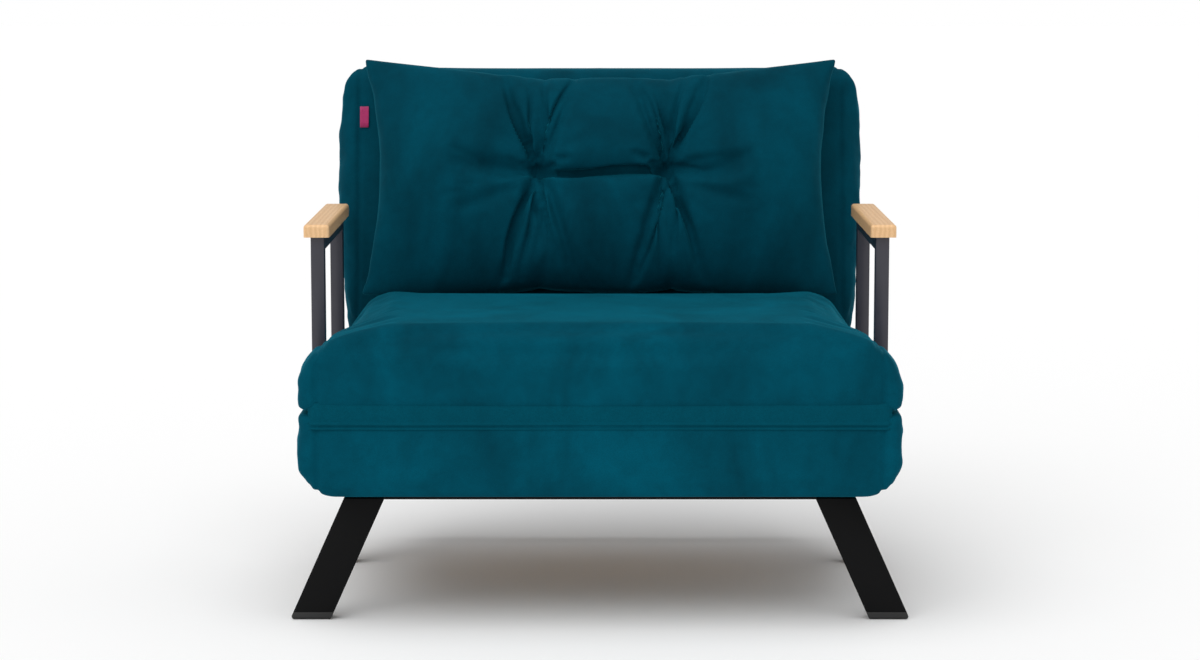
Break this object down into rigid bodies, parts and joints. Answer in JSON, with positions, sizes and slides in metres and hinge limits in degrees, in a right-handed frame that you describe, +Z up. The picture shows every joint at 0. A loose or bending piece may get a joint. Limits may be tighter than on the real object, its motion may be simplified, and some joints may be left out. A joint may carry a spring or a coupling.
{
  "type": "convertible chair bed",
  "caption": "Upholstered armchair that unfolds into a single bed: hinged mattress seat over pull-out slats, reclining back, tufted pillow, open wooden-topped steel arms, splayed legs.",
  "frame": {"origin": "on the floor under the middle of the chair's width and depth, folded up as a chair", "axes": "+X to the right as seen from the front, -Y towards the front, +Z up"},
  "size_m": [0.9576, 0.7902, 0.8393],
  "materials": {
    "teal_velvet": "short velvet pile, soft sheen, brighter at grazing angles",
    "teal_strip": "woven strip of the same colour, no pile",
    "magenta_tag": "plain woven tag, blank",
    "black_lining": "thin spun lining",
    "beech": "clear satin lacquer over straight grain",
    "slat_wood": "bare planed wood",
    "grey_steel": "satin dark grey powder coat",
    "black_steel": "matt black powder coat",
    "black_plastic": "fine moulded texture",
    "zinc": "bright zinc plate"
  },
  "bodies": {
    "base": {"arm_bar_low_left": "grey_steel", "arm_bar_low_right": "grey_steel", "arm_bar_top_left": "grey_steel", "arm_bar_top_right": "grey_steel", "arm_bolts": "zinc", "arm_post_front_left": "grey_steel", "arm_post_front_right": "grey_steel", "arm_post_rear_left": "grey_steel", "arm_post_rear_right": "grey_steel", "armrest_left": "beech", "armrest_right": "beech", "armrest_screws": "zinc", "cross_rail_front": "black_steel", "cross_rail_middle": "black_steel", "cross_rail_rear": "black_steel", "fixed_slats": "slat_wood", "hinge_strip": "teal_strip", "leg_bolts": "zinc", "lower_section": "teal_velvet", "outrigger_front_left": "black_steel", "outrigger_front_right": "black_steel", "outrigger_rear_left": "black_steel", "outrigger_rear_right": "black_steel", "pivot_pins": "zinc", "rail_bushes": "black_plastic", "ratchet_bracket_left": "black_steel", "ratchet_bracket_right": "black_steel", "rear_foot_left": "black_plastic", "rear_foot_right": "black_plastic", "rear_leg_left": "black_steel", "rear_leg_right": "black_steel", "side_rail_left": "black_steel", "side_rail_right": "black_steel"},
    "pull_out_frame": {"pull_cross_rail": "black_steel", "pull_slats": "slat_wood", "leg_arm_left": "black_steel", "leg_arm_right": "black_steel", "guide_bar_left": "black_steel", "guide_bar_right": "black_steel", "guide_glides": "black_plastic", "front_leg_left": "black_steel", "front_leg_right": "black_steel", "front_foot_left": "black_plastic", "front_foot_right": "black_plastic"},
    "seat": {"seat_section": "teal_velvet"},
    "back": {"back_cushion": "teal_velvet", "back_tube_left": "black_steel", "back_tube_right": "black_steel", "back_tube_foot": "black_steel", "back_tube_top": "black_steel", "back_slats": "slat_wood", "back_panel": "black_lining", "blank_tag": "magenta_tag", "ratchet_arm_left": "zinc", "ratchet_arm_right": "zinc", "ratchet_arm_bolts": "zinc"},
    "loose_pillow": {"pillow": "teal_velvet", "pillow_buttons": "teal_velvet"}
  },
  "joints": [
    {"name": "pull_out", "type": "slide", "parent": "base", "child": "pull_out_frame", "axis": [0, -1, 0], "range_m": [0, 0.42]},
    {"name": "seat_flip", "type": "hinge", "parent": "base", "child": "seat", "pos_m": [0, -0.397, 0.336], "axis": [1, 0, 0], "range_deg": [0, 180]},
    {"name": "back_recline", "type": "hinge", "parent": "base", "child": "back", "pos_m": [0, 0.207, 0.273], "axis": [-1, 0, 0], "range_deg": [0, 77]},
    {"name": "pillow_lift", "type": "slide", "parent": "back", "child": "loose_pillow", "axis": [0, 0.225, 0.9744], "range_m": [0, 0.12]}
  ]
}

_ _ _ _

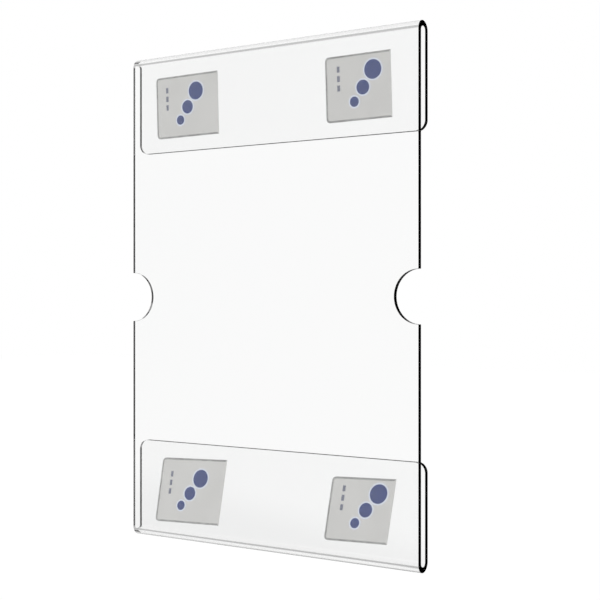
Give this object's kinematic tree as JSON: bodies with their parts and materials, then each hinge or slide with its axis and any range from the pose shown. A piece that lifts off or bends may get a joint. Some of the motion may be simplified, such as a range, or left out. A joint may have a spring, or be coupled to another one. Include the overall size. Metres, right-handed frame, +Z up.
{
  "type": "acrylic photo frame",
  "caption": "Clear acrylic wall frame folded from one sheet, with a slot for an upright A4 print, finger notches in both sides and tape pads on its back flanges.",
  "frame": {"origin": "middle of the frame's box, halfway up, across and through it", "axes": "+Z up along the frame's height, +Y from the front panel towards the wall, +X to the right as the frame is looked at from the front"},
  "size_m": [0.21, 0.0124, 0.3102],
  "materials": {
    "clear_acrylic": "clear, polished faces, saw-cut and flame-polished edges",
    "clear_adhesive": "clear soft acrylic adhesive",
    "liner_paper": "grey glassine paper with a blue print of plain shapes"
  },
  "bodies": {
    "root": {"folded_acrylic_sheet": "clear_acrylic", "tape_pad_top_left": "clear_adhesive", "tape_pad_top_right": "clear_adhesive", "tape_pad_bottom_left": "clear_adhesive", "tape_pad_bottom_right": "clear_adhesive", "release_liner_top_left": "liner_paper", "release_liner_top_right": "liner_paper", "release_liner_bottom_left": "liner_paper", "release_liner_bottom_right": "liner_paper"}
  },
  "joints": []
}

_ _ _ _

STATED TASK
Sift through the entries and copy every line with "joints".

SOLVED PROBLEM
Break this object down into rigid bodies, parts and joints. Answer in JSON, with positions, sizes and slides in metres and hinge limits in degrees, in a right-handed frame that you describe, +Z up. The picture shows every joint at 0. A loose or bending piece may get a joint. Limits may be tighter than on the real object, its motion may be simplified, and some joints may be left out. A joint may carry a spring or a coupling.
  "joints": [
  "joints": []